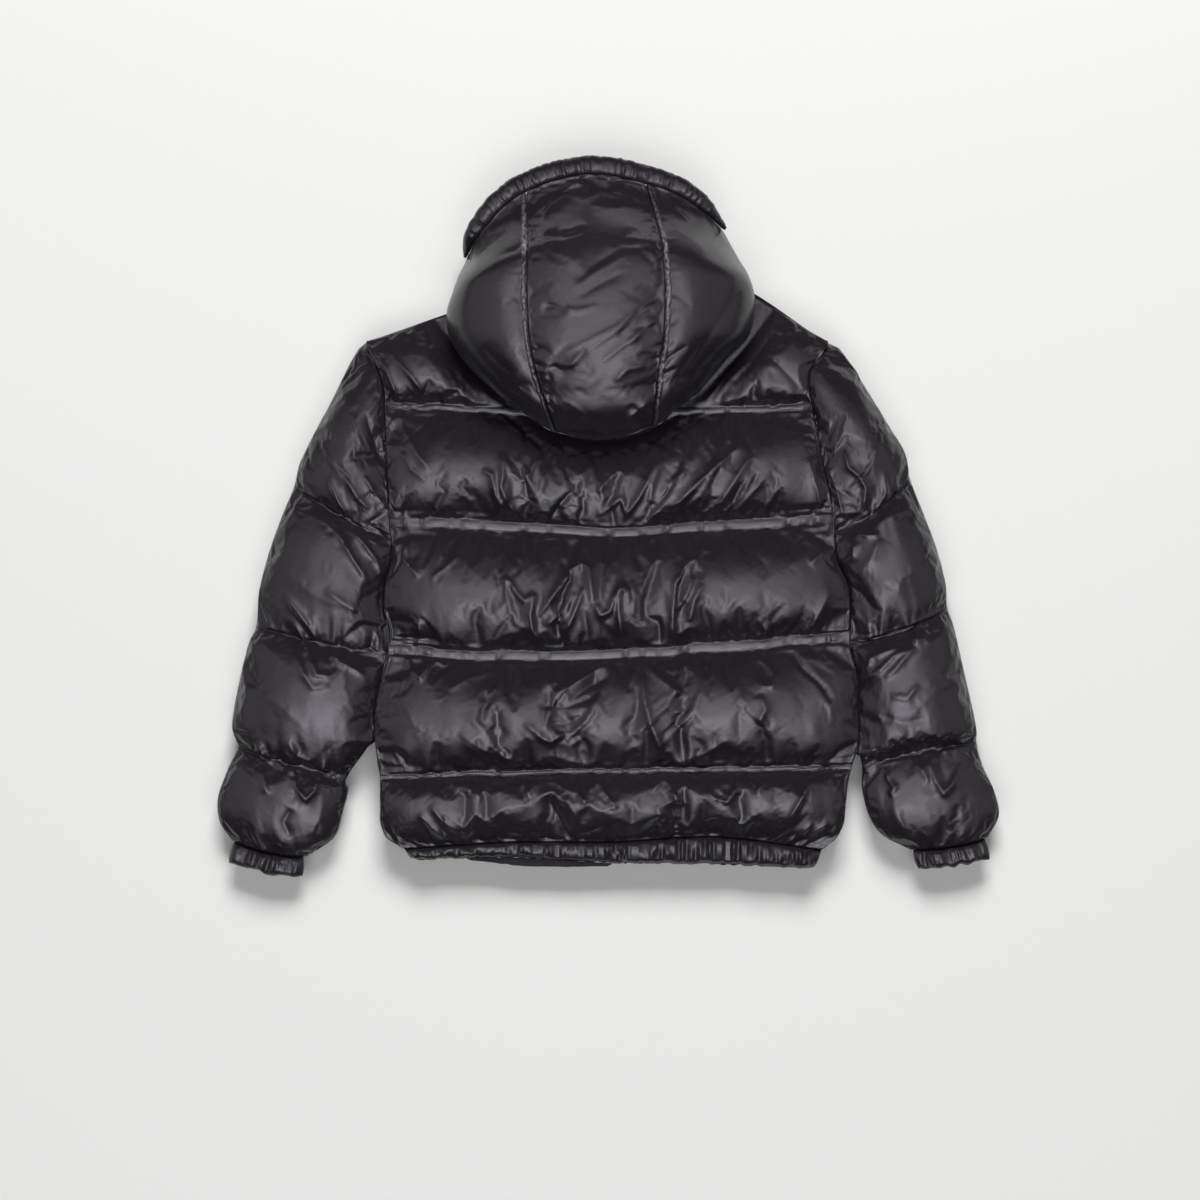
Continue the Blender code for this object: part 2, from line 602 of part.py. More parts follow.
def main():
    for old in list(bpy.data.objects):
        bpy.data.objects.remove(old, do_unlink=True)
    build_back()
    build_front("front_left", True)
    build_front("front_right", False)
    build_zip()
    build_hem()
    build_tube("sleeve_left", clear_of_body(SLEEVE_LEFT, "left"))
    build_tube("sleeve_right", clear_of_body(SLEEVE_RIGHT, "right"))
    build_cuff("cuff_left", SLEEVE_LEFT, CUFF_LEFT)
    build_cuff("cuff_right", SLEEVE_RIGHT, CUFF_RIGHT)
    build_hood()


main()
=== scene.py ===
"""A child's glossy black hooded puffer jacket, laid flat on its front, seen from above.

Each cut piece is worked out on grids from short tables of sizes. The padded pieces are then
inflated by one cloth simulation, finished with placed creases, and dressed in their finishes.
Sizes are metres unless a name says mm. The hood points to +Y and the hem to -Y.
"""

import logging
import math
from dataclasses import dataclass, field
from enum import Enum

import bpy
import numpy as np
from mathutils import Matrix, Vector


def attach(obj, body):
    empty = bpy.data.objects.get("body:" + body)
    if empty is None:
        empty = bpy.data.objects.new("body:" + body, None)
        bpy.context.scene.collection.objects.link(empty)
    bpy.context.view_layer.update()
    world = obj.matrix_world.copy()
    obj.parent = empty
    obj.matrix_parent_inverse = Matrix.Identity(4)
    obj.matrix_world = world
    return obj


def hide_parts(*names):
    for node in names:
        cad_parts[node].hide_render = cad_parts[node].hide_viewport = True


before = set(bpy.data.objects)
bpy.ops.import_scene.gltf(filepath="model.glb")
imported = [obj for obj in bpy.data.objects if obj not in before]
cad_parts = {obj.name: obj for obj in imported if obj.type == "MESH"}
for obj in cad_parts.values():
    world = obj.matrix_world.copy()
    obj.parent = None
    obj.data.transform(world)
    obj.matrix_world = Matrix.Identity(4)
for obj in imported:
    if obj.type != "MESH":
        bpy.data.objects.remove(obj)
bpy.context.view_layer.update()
LOG = logging.getLogger("jacket")

MM = 0.001
MID_Z = 0.020  # height where the back lies on the fronts
SEAM = 0.0003  # clear gap between two pieces
FIFTHS = np.array([0.0, 0.25, 0.5, 0.75, 1.0])


class Part(Enum):
    """The record's material slots."""

    NYLON = "black_nylon"
    FACING = "black_facing"
    ZIP = "black_zip"


# --------------------------------------------------------------------------- small maths


def smooth(at: np.ndarray, places: np.ndarray, values: np.ndarray) -> np.ndarray:
    """Value of a Catmull-Rom curve: each stretch is a cubic with the slope of its neighbours.

    Args:
        at: Places where the curve is wanted.
        places: Rising places of the known values.
        values: Known values.

    Returns:
        The curve at each place.
    """
    places, values = np.asarray(places, float), np.asarray(values, float)
    at = np.clip(np.asarray(at, float), places[0], places[-1])
    slope = np.gradient(values, places)
    k = np.clip(np.searchsorted(places, at, side="right") - 1, 0, len(places) - 2)
    width = places[k + 1] - places[k]
    t = (at - places[k]) / width
    rise = (2 * t**3 - 3 * t**2 + 1) * values[k] + (3 * t**2 - 2 * t**3) * values[k + 1]
    lean = (t**3 - 2 * t**2 + t) * slope[k] + (t**3 - t**2) * slope[k + 1]
    return rise + width * lean


def noise(x: np.ndarray, y: np.ndarray, seed: int) -> np.ndarray:
    """Smooth noise from -1 to 1: random values on a unit lattice, blended by a smooth step.

    Args:
        x: First coordinate, in lattice units.
        y: Second coordinate, in lattice units.
        seed: Seed of the lattice.

    Returns:
        Noise of the broadcast shape of x and y.
    """
    side = 257
    lattice = np.random.default_rng(seed).uniform(-1, 1, (side, side))
    x, y = np.broadcast_arrays(np.asarray(x, float), np.asarray(y, float))
    xi, yi = np.floor(x).astype(int), np.floor(y).astype(int)
    fx, fy = x - xi, y - yi
    fx, fy = fx * fx * (3 - 2 * fx), fy * fy * (3 - 2 * fy)
    xa, xb, ya, yb = xi % side, (xi + 1) % side, yi % side, (yi + 1) % side
    low = lattice[ya, xa] * (1 - fx) + lattice[ya, xb] * fx
    high = lattice[yb, xa] * (1 - fx) + lattice[yb, xb] * fx
    return low * (1 - fy) + high * fy


def normals_of(grid: np.ndarray) -> np.ndarray:
    """Unit normals of a grid of points: the cross product of its two slopes, turned upward on the whole.

    Args:
        grid: Points, rows by columns by 3.

    Returns:
        A unit vector for each point.
    """
    across, along = np.gradient(grid, axis=1), np.gradient(grid, axis=0)
    out = np.cross(across, along)
    out /= np.linalg.norm(out, axis=-1, keepdims=True).clip(1e-12)
    return out if out[..., 2].mean() > 0 else -out


def finer(grid: np.ndarray) -> np.ndarray:
    """Doubles a grid each way.

    Each new point is nine of its two neighbours less one of the next two, over sixteen.

    Args:
        grid: Points, rows by columns by 3.

    Returns:
        The grid with a point more between each two.
    """
    for axis in (0, 1):
        g = np.moveaxis(grid, axis, 0)
        wide = np.concatenate([2 * g[:1] - g[1:2], g, 2 * g[-1:] - g[-2:-1]])
        between = (9 * (wide[1:-2] + wide[2:-1]) - wide[:-3] - wide[3:]) / 16
        made = np.empty((2 * len(g) - 1, *g.shape[1:]))
        made[0::2], made[1::2] = g, between
        grid = np.moveaxis(made, 0, axis)
    return grid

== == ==

# [TASK]
Reproduce, without alteration, solely the lines beginning at the line that includes "build_hem()" and ending at the line that includes "FIFTHS = np.array([0.0, 0.25, 0.5, 0.75, 1.0])", both lines included.

# [WRITTEN REPLY]
    build_hem()
    build_tube("sleeve_left", clear_of_body(SLEEVE_LEFT, "left"))
    build_tube("sleeve_right", clear_of_body(SLEEVE_RIGHT, "right"))
    build_cuff("cuff_left", SLEEVE_LEFT, CUFF_LEFT)
    build_cuff("cuff_right", SLEEVE_RIGHT, CUFF_RIGHT)
    build_hood()


main()
=== scene.py ===
"""A child's glossy black hooded puffer jacket, laid flat on its front, seen from above.

Each cut piece is worked out on grids from short tables of sizes. The padded pieces are then
inflated by one cloth simulation, finished with placed creases, and dressed in their finishes.
Sizes are metres unless a name says mm. The hood points to +Y and the hem to -Y.
"""

import logging
import math
from dataclasses import dataclass, field
from enum import Enum

import bpy
import numpy as np
from mathutils import Matrix, Vector


def attach(obj, body):
    empty = bpy.data.objects.get("body:" + body)
    if empty is None:
        empty = bpy.data.objects.new("body:" + body, None)
        bpy.context.scene.collection.objects.link(empty)
    bpy.context.view_layer.update()
    world = obj.matrix_world.copy()
    obj.parent = empty
    obj.matrix_parent_inverse = Matrix.Identity(4)
    obj.matrix_world = world
    return obj


def hide_parts(*names):
    for node in names:
        cad_parts[node].hide_render = cad_parts[node].hide_viewport = True


before = set(bpy.data.objects)
bpy.ops.import_scene.gltf(filepath="model.glb")
imported = [obj for obj in bpy.data.objects if obj not in before]
cad_parts = {obj.name: obj for obj in imported if obj.type == "MESH"}
for obj in cad_parts.values():
    world = obj.matrix_world.copy()
    obj.parent = None
    obj.data.transform(world)
    obj.matrix_world = Matrix.Identity(4)
for obj in imported:
    if obj.type != "MESH":
        bpy.data.objects.remove(obj)
bpy.context.view_layer.update()
LOG = logging.getLogger("jacket")

MM = 0.001
MID_Z = 0.020  # height where the back lies on the fronts
SEAM = 0.0003  # clear gap between two pieces
FIFTHS = np.array([0.0, 0.25, 0.5, 0.75, 1.0])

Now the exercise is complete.